他人に否定されるのがこわい

 物事が上手くいかないとき、自分の非を認めたくないがゆえに他人や環境に責任をおしつけるのと、他人や環境を否定する勇気が無いがゆえに自分をひたすら責め立てるのと、どちらが卑しいことなんだろう。
 一般的には、自分のことを棚に上げて他人や環境を責める前者的態度は嫌われている。だから僕はいつも後者的態度をとるんだけれど、実はこちらの態度こそ「他人を否定することで自分が否定されるのが怖い」という感情と、「自分を前もって否定しておくことで他人からの否定を阻止する」という魂胆が見え隠れしていて、より卑屈な方法で自分の弱さを露呈しているような気もする。

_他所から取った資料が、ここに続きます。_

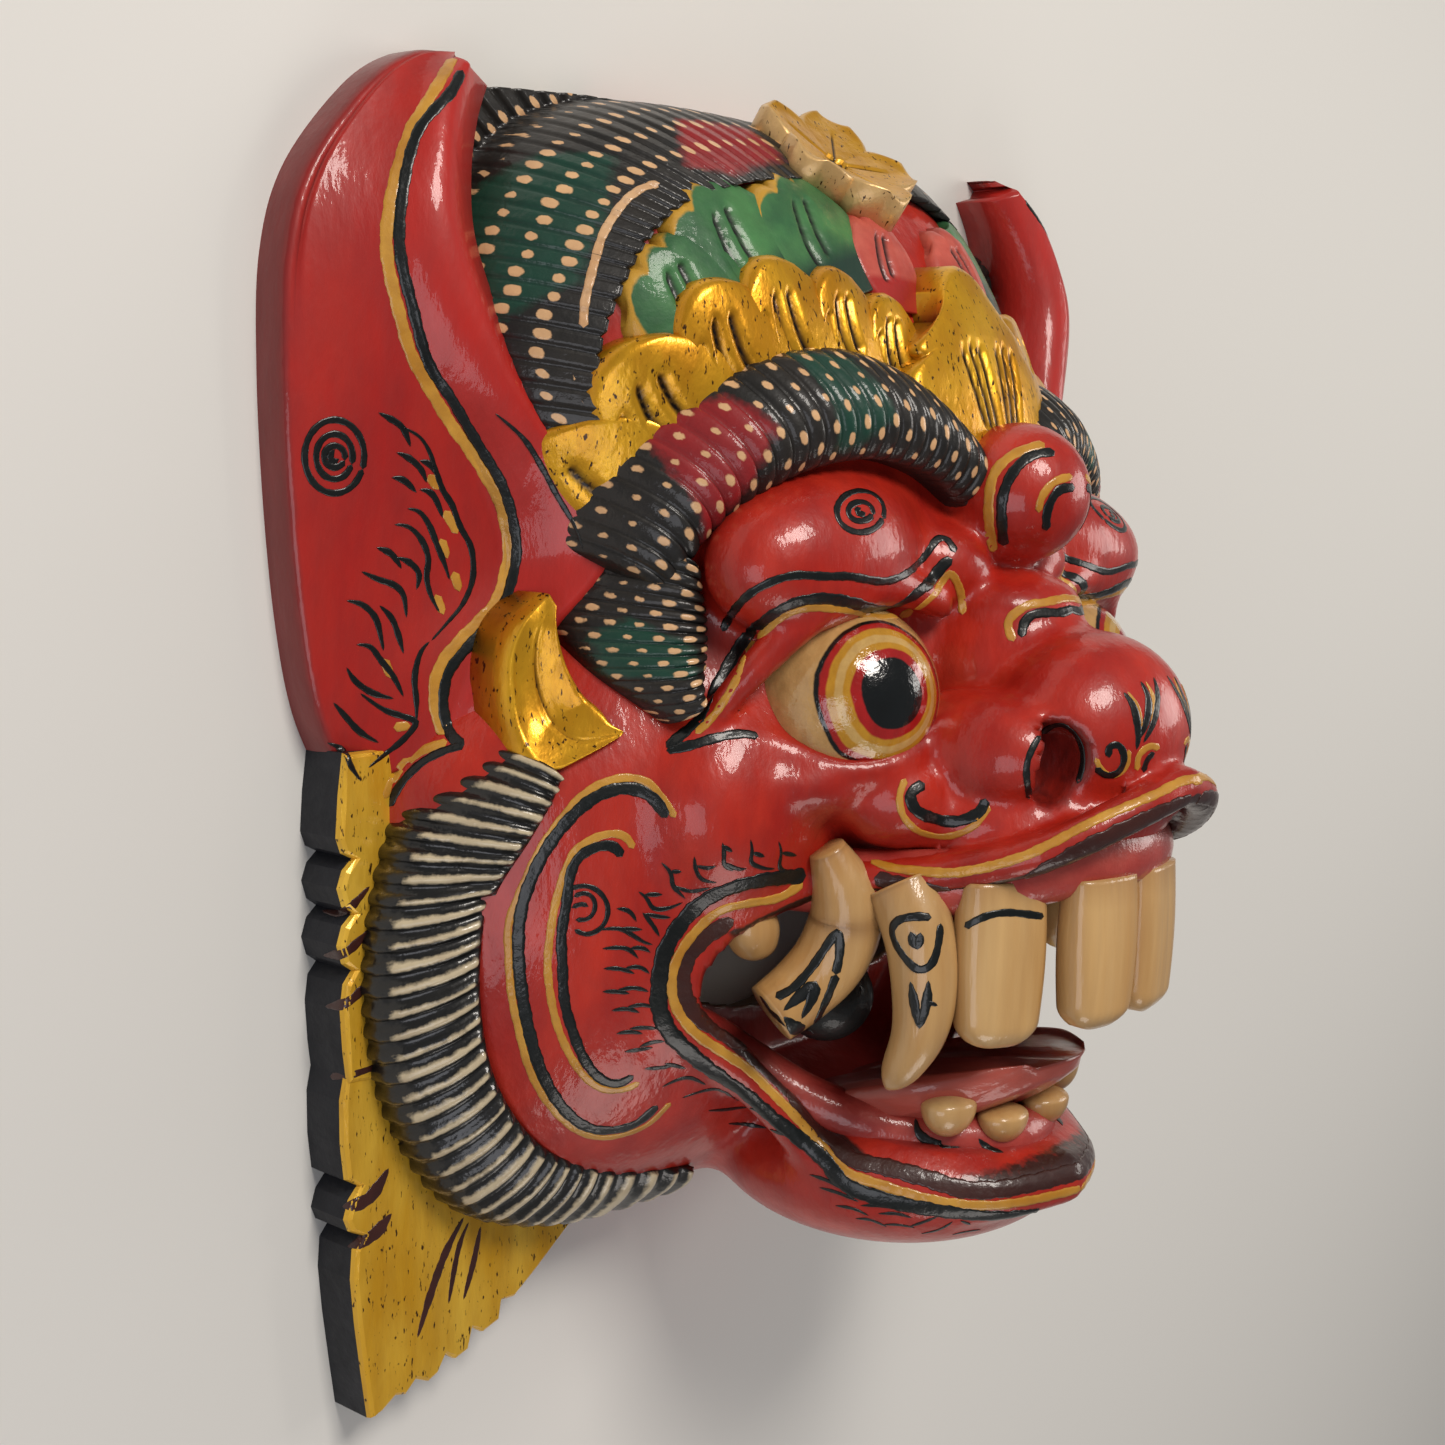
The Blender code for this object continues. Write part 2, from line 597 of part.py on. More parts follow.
def add_mirror_image(mesh, faces):
    """Adds the mirror image of the given faces across the middle of the mask."""
    made = {}
    for face in faces:
        corners = []
        for vert in face.verts:
            if vert not in made:
                made[vert] = mesh.verts.new((-vert.co.x, vert.co.y, vert.co.z))
            corners.append(made[vert])
        mesh.faces.new(list(reversed(corners)))


def piece_mesh(name, builders):
    """Mesh of all the given pieces. A builder marked True makes a left piece that has a right twin."""
    mesh = bmesh.new()
    for builder, paired in builders:
        made_before = set(mesh.verts)
        faces_before = set(mesh.faces)
        builder(mesh)
        if paired:
            add_mirror_image(mesh, [face for face in mesh.faces if face not in faces_before])
        if builder in settled_builders:
            for vert in mesh.verts:
                if vert not in made_before:
                    vert.co = settle(vert.co)
    bmesh.ops.recalc_face_normals(mesh, faces=mesh.faces[:])
    data = bpy.data.meshes.new(name)
    mesh.to_mesh(data)
    mesh.free()
    return data


def new_object(name, builders):
    made = bpy.data.objects.new(name, piece_mesh(name, builders))
    bpy.context.scene.collection.objects.link(made)
    return made


def as_guide(thing):
    thing.hide_render = True
    thing.display_type = "WIRE"
    return thing


def evaluated(thing):
    """The mesh of an object with its modifiers applied."""
    graph = bpy.context.evaluated_depsgraph_get()
    return bpy.data.meshes.new_from_object(thing.evaluated_get(graph))


def fused(name, data, grain):
    """One closed skin round all the overlapping pieces of a mesh."""
    lump = bpy.data.objects.new(name, data)
    bpy.context.scene.collection.objects.link(lump)
    step = lump.modifiers.new("fuse", "REMESH")
    step.mode = "VOXEL"
    step.voxel_size = grain
    result = evaluated(as_guide(lump))
    bpy.data.objects.remove(lump)
    return result


def cut(thing, cutter):
    step = thing.modifiers.new(cutter.name, "BOOLEAN")
    step.operation = "DIFFERENCE"
    step.object = as_guide(cutter)
    step.solver = "EXACT"


def count_triangles(data):
    data.calc_loop_triangles()
    return len(data.loop_triangles)


def middle_of(data):
    """Halfway point of the mesh along the mask."""
    ys = [vert.co.y for vert in data.vertices]
    return 0.5 * (min(ys) + max(ys))


def laid_flat(data):
    """Puts the points of the back, which may have drifted a little, exactly on the ground."""
    drift = 0.1 * grain
    for vert in data.vertices:
        if abs(vert.co.z) < drift:
            vert.co.z = 0.0
    return data


def painted_wood():
    material = bpy.data.materials.new("painted_wood")
    material.use_nodes = True
    shader = material.node_tree.nodes["Principled BSDF"]
    shader.inputs["Base Color"].default_value = (0.40, 0.020, 0.012, 1.0)
    shader.inputs["Roughness"].default_value = 0.35
    shader.inputs["Metallic"].default_value = 0.0
    return material


def add_back_cut(mesh):
    reach = 2.0 * crown_half_width
    square = [(-reach, -reach), (reach, -reach), (reach, reach), (-reach, reach)]
    add_layers(mesh, [square, square], (-10.0 * below_back, 0.0))


settled_builders = (add_dome, add_dome_hair, add_bands, add_petal_band, add_middle_ornament)


def make_mask():
    """Carves the face and opens its mouth, adds what stands on it, then hollows it from the back."""
    face = piece_mesh("face", [(add_dome, False), (add_ears, True), (add_lower_leaves, True), (add_nose, False),
                               (add_lips, False), (add_brow_and_eye, True), (add_nostril_wing, True)])
    opened = bpy.data.objects.new("opened", fused("face", face, grain))
    bpy.context.scene.collection.objects.link(opened)
    cut(opened, new_object("mouth_cutter", [(add_mouth_cutter, False)]))
    mesh = bmesh.new()
    mesh.from_mesh(evaluated(as_guide(opened)))
    carving = piece_mesh("carving", [(add_dome_hair, True), (add_bands, True), (add_fringe, True),
                                     (add_petal_band, True), (add_middle_ornament, False),
                                     (add_gums_and_teeth, False), (add_tongue, False), (add_tusks, True)])
    mesh.from_mesh(carving)
    whole = bpy.data.meshes.new("whole")
    mesh.to_mesh(whole)
    mesh.free()
    bpy.data.objects.remove(opened)
    block = bpy.data.objects.new("block", fused("whole", whole, grain))
    bpy.context.scene.collection.objects.link(block)
    cut(block, new_object("hollow", [(add_hollow, False)]))
    cut(block, new_object("back_cut", [(add_back_cut, False)]))
    mask = bpy.data.objects.new("mask", evaluated(as_guide(block)))
    bpy.context.scene.collection.objects.link(mask)
    bpy.data.objects.remove(block)
    thin = mask.modifiers.new("facets", "DECIMATE")
    thin.ratio = min(1.0, triangle_budget / count_triangles(mask.data))
    faceted = laid_flat(evaluated(mask))
    mask.modifiers.clear()
    mask.data = faceted
    mask.data.materials.clear()
    mask.data.materials.append(painted_wood())
    mask.location.y = -middle_of(faceted)
    return mask


clear_scene()
make_mask()
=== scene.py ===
# Painted and gilded kirtimukha mask, lying on its flat back with the face up
import math

import bpy
import numpy as np
from mathutils import Matrix, Vector
from mathutils.bvhtree import BVHTree


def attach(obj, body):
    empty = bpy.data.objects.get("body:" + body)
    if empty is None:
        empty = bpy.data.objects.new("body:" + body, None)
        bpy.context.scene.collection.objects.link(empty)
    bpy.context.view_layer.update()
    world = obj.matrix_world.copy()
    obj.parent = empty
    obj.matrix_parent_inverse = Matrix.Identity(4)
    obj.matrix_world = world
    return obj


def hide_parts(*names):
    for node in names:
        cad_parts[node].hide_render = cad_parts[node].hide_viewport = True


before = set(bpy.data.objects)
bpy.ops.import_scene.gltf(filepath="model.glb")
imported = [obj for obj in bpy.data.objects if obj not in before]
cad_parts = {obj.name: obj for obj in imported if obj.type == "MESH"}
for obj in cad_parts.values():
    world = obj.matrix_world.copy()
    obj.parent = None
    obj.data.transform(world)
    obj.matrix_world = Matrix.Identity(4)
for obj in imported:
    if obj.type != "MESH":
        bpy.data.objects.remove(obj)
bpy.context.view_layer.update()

# The carving is drawn about a point on the nose line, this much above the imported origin
originShift = 0.0041


def smoothStep(value):
    t = np.clip(value, 0.0, 1.0)
    return t * t * (3.0 - 2.0 * t)


def vec(*values):
    return np.array(values, dtype=float)


def mm(*values):
    # lengths given in millimetres
    return np.array(values) / 1000.0


def mm2(*values):
    return mm(*values).reshape(-1, 2)


def mm3(*values):
    return mm(*values).reshape(-1, 3)


def curveAt(points, shares):
    # smooth curve through the points, read at shares of its length in points
    pts = np.asarray(points, dtype=float)
    shares = np.asarray(shares, dtype=float)
    last = len(pts) - 1
    place = np.clip(shares, 0.0, 1.0) * last
    index = np.minimum(place.astype(int), last - 1)
    t = (place - index)[..., None]
    before = pts[np.maximum(index - 1, 0)]
    start = pts[index]
    end = pts[index + 1]
    after = pts[np.minimum(index + 2, last)]
    bend = (before - start * 2.5 + end * 2.0 - after * 0.5) * t * t
    twist = ((start - end) * 1.5 + (after - before) * 0.5) * t ** 3
    return start + (end - before) * 0.5 * t + bend + twist


def widthAt(widths, shares):
    return curveAt(np.reshape(widths, (-1, 1)), shares)[..., 0]


def unitRows(rows):
    return rows / np.linalg.norm(rows, axis=1)[:, None]


def shareGrid(rows, columns):
    # shares from root to tip as a column, and from the left side to the right one as a row
    return np.linspace(0.0, 1.0, rows)[:, None], np.linspace(-1.0, 1.0, columns)[None, :]


# Dome that carries the face

dome = {
    "cheekHalfWidth": 0.172, "templeHalfWidth": 0.137, "crownHalfWidth": 0.160,
    "cheekY": -0.010, "templeY": 0.050, "crownY": 0.140,
    "centreY": 0.035, "reachUp": 0.168, "reachDown": 0.191, "height": 0.108,
    "crownDrop": 0.020, "crownFall": 0.34,
}
hollow = {"halfWidth": 0.122, "centreY": 0.026, "reachUp": 0.150, "reachDown": 0.132,
          "height": 0.086, "squareness": 2.6}


def settle(points):
    # the hair right of the crown sits lower, so that the ear there stands clear of it
    pts = np.array(points, dtype=float)
    share = smoothStep((pts[..., 0] - 0.02) / 0.09) * smoothStep((pts[..., 1] - 0.06) / 0.12)
    pts[..., 1] -= dome["crownDrop"] * share
    pts[..., 2] *= 1.0 - dome["crownFall"] * share
    return pts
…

 物事が上手くいかないとき、最もベストな方法は、両者の中間的態度、つまり、「自分と他人と環境をほどよく非難して満足する」という方法であると思う。しかし、僕は未だこのバランスを取ることに成功していない。
 そして今日もこうして自己を否定する文章を書いて満足してしまった。今の僕にとって、自分を否定することは、自分を肯定する唯一の手段である。これはとても苦しいはずなんだけど、同時にもっとも楽で安易な方法でもあって、そこから抜け出せない状況が非常にもどかしくもあり、病的であると思う。